EGEDESONSÖZ - İzmir Ticaret Borsası (İTB) tarafından her yıl açıklanan tahmini kuru incir rekoltesi yüz güldürdü.
- Borsa'da 'ilk ürün' bayramı...
Geçtiğimiz yıla göre artış gösteren incir rekoltesi 2012-2013 sezonunda 56 bin 935 ton olarak açıklandı. İTB'de düzenlenen kuru incir rekoltesi basın toplantısında konuşan İTB Yönetim Kurulu Üyesi Özhan Şen, ilkim koşullarının ürün gelişimini olumlu yönde etkilediğini söyleyerek, hastalık ve zararlıların etkisinin geçen sezona göre daha düşük olduğunu söyledi.
Rekolte çalışmalarının İzmir Ticaret Odası, Ege İhracatçı Birlikleri ve Erbeyli İncir Araştırma İstasyonu işbirliği ile gerçekleştirdiklerini belirten Şen, "Rekolte çalışması bu yıl 11-23 Ağustos tarihleri arasında gerçekleştirildi. İklim koşulları genel olarak ürün gelişimi açısından olumlu seyretti. Bu sezonda hastalık ve zararlı etkisi önceki döneme göre daha az oldu. Dolayısıyla meyve kalitesinin geçen yıllara oranla daha iyi, rekolte iş malı oranının da daha fazla olacağı tahmin edilmektedir" diye konuştu.

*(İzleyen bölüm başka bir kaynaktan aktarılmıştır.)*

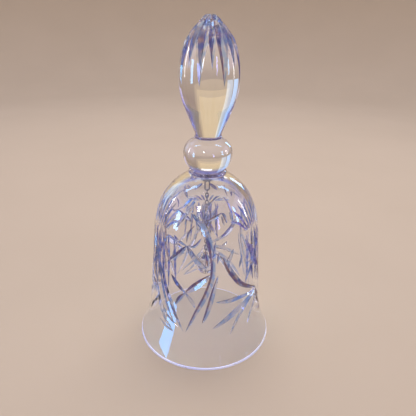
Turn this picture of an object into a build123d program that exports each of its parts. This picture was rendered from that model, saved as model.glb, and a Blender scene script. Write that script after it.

Tahmin çalışmalarının Ege Bölgesi'nde 438 bin 600 dekar alanda gerçekleştirildiğini aktaran Şen, “Hava şartlarının normal devam etmesi durumunda 56 bin 935 ton kuru incir üretileceği tahmin edilmektedir. Buna göre üretim miktarının bir önceki sezona göre yüzde 2,3 oranında artması beklenmektedir. Üreticilerimize, tüccarlarımıza ve ihracatçılarımıza bereketli bir sezon diliyorum” diye konuştu.
140 MİLYON DOLARLIK İHRACAT
Konuşmasında Türkiye'nin dünya ihracatının yaklaşık yüzde 60'ını yaptığı bilgisini de veren Şen, "30 Eylül 2011- 18 Ağustos 2012 döneminde de 140 milyon dolar değerinde toplam 42 bin ton kuru incir ihracatı gerçekleştirildi. Bir önceki sezonun aynı dönemi ile değerlendirildiğinde ihracat miktarı yüzde 6, ortalama ihraç fiyatı ise yüzde 4 oranında geriledi. İçinde bulunduğumuz sezonda Asya ülkelerine, özellikle Çin'e kuru incir ihracatında artış görüldü. İhracat pazarlarımızın çeşitlenmesi sevindirici bir gelişmedir" ifadesinde bulundu. Şen, bu pazar çeşitliliğinin başta Avrupa olmak üzere, mevcut pazarlara yapılan ihracatta bir gerileme olmadan gerçekleştirilmesi gerektiğine dikkat çekerek; tüketici bilincinin ürün kalitesini artırmayı da zorunlu kıldığını vurguladı.